» **Exercise requirements**
Beginning with the line that contains "Model this object" and ending with the line that contains "to the vehicle.", reproduce each line exactly; include both and add nothing.

-- start of Given records --

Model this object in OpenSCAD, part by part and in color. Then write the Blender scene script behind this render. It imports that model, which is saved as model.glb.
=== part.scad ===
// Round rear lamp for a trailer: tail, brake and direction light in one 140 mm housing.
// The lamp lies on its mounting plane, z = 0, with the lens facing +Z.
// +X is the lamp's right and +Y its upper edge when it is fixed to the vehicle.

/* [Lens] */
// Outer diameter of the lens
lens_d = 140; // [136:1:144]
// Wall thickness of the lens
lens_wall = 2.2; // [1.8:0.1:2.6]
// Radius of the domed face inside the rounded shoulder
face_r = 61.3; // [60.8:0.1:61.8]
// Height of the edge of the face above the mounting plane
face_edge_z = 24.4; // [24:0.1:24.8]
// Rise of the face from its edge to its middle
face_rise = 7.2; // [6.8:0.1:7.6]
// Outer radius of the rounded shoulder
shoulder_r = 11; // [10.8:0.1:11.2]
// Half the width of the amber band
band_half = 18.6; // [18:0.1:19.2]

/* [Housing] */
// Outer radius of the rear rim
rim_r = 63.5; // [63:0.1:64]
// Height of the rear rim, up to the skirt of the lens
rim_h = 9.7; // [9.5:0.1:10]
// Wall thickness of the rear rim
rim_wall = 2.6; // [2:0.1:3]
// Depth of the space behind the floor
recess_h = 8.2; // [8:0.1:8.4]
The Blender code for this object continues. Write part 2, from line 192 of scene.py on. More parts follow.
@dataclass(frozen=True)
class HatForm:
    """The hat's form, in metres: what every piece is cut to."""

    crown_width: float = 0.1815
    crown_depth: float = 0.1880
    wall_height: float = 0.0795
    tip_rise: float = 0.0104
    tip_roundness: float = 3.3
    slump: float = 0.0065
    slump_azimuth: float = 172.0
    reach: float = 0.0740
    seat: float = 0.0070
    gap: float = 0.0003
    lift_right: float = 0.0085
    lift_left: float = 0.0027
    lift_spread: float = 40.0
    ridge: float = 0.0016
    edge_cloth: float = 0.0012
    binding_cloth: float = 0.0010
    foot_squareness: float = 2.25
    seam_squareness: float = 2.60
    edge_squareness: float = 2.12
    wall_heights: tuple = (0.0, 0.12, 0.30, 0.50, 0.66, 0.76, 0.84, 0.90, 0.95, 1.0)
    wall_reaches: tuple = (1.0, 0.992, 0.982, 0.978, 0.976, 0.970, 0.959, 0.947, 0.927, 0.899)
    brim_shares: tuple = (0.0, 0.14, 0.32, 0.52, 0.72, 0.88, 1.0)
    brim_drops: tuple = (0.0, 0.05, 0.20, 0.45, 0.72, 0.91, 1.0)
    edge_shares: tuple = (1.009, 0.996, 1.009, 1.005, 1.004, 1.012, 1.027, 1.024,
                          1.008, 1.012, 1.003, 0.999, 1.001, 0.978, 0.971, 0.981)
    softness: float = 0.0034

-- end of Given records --
-- start of Given records --

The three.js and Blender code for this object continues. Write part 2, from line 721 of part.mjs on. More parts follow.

-- end of Given records --

» **Final result**
Model this object in OpenSCAD, part by part and in color. Then write the Blender scene script behind this render. It imports that model, which is saved as model.glb.
=== part.scad ===
// Round rear lamp for a trailer: tail, brake and direction light in one 140 mm housing.
// The lamp lies on its mounting plane, z = 0, with the lens facing +Z.
// +X is the lamp's right and +Y its upper edge when it is fixed to the vehicle.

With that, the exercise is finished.